The problem of anisotropy in metal forming

When trying to determine the source of splits and wrinkles in their formed components, metal stampers often forget about anisotropy. Also known as directionality, anisotropy is a change in the crystalline structure of metals during the rolling process. Both cold- and hot-formed coils are subject to anisotropy from the intense force of the rolling operation. As a result, the mechanical properties can be significantly different at different directions across the plane of the sheet material.

Just a few months ago I had a conversation with a diemaker over coffee. He shared his frustration over the volume of splits he experienced on a particular component and detailed the troubleshooting efforts that failed to determine the cause. I suggested he try rotating the blanks.

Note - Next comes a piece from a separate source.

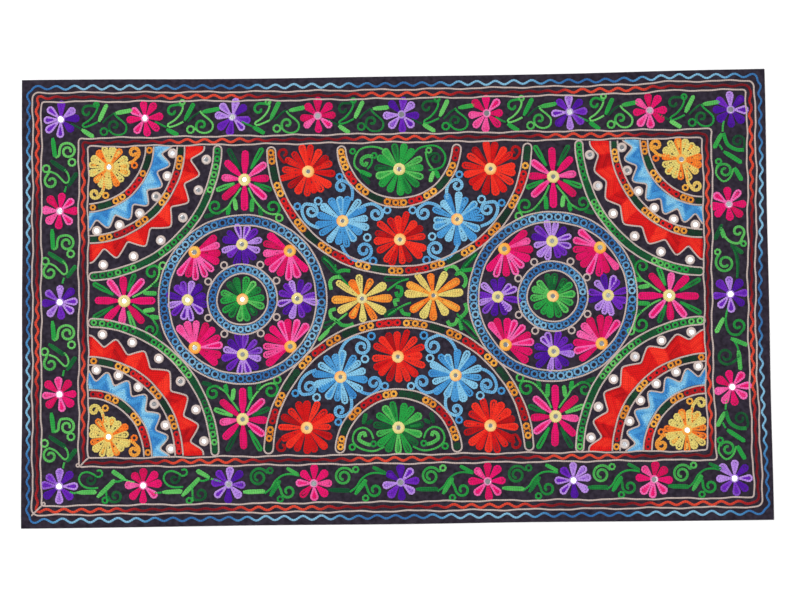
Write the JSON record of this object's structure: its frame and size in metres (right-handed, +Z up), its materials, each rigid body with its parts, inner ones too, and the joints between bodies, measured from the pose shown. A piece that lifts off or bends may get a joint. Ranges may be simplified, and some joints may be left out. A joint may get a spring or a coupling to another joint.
{
  "type": "embroidered tapestry",
  "caption": "Flat oblong dark cotton tapestry, chain stitched with flowers, wreaths, arches and corner fans, set with small round mirrors.",
  "frame": {"origin": "on the underside, below the middle of the whole piece", "axes": "+X along the long side, +Y across it towards the edge shown at the top, +Z up out of the stitched face"},
  "size_m": [1.525, 0.918, 0.0037],
  "materials": {
    "ground": "plain woven cotton, charcoal with a violet cast, matt",
    "mirror": "small hand-cut silvered glass, bright",
    "cord": "pinkish beige couched cotton cord, matt",
    "thread_red": "wool chain stitch, scarlet running to crimson",
    "thread_blue": "wool chain stitch, light blue running to mid blue",
    "thread_green": "wool chain stitch, dark green running to leaf green",
    "thread_pink": "wool chain stitch, magenta running to light pink",
    "thread_purple": "wool chain stitch, deep violet running to lavender",
    "thread_yellow": "wool chain stitch, pale yellow running to orange",
    "thread_mixed": "wool chain stitch in turns of orange, dark green and crimson"
  },
  "bodies": {
    "root": {"ground_cloth": "ground", "mirror_bottom_arch_1": "mirror", "mirror_bottom_arch_2": "mirror", "mirror_bottom_arch_3": "mirror", "mirror_bottom_arch_4": "mirror", "mirror_bottom_arch_5": "mirror", "mirror_bottom_arch_heart": "mirror", "mirror_centre_1": "mirror", "mirror_centre_2": "mirror", "mirror_corner_northeast": "mirror", "mirror_corner_northwest": "mirror", "mirror_corner_southeast": "mirror", "mirror_corner_southwest": "mirror", "mirror_left_wreath_east": "mirror", "mirror_left_wreath_heart": "mirror", "mirror_left_wreath_north": "mirror", "mirror_left_wreath_northeast": "mirror", "mirror_left_wreath_northwest": "mirror", "mirror_left_wreath_south": "mirror", "mirror_left_wreath_southeast": "mirror", "mirror_left_wreath_southwest": "mirror", "mirror_left_wreath_west": "mirror", "mirror_right_wreath_east": "mirror", "mirror_right_wreath_heart": "mirror", "mirror_right_wreath_north": "mirror", "mirror_right_wreath_northeast": "mirror", "mirror_right_wreath_northwest": "mirror", "mirror_right_wreath_south": "mirror", "mirror_right_wreath_southeast": "mirror", "mirror_right_wreath_southwest": "mirror", "mirror_right_wreath_west": "mirror", "mirror_star_1": "mirror", "mirror_star_2": "mirror", "mirror_star_3": "mirror", "mirror_star_4": "mirror", "mirror_star_5": "mirror", "mirror_star_6": "mirror", "mirror_top_arch_1": "mirror", "mirror_top_arch_2": "mirror", "mirror_top_arch_3": "mirror", "mirror_top_arch_4": "mirror", "mirror_top_arch_5": "mirror", "mirror_top_arch_heart": "mirror"}
  },
  "joints": []
}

I encountered him again a few weeks later, and he was ecstatic that simply rotating the lifts eliminated the splitting issues. But I was surprised that even though he knew his blanks were anistropic, he’d never considered that to be a possible cause of the problem.

What Causes Anisotropy?
Rolling in a mill moves the metal through a series of counterrotating rollers above and below the metal. The rollers introduce bulk plastic deformation to the metal to form it to the desired dimensional thickness (see Figure 1). Deformation changes the microstructure of the metal by changing the size of the crystal grains and introduces an orientation based on the direction and the force used in the deformation.

During deformation, the grains can both elongate and rotate. The crystals align based on the direction of the stress applied by the rollers during deformation. As a result, the properties of the metal change as the direction of the component is changed. The direction of the microstructure affects mechanical properties, magnetic properties, electrical conductivity, and corrosion resistance, and this variability in properties based on direction is called anisotropy.

The R-Value
Labs measure anisotropy through a uniaxial tensile test. One of the conventional characteristics measured during a tensile test is vertical anisotropy, or the r-value. The r-value is a measure of the true plastic width strain of the sample compared to the true plastic thickness strain. The standards that reference plastic strain include ISO 10113, ASTM E517, and JIS Z2254.

To calculate the r-value, the lab samples a cross section of the tensile specimen and measures the sample’s deformation across both the width and the thickness. If the sample deforms more across the width, then r is greater than 1. If the sample deforms more across the thickness, then r is less than 1. If the r-value is 1, the material is isotropic, which means it demonstrates no directionality.

Tested samples with different orientations on the coil reveal the hardening behavior of the metal across two different directions on its plane, as well as the thinning behaviors when measured across the material plane. These values help determine the material’s ability to maintain its high location on the forming limit diagram to resist thinning and to reduce wrinkling.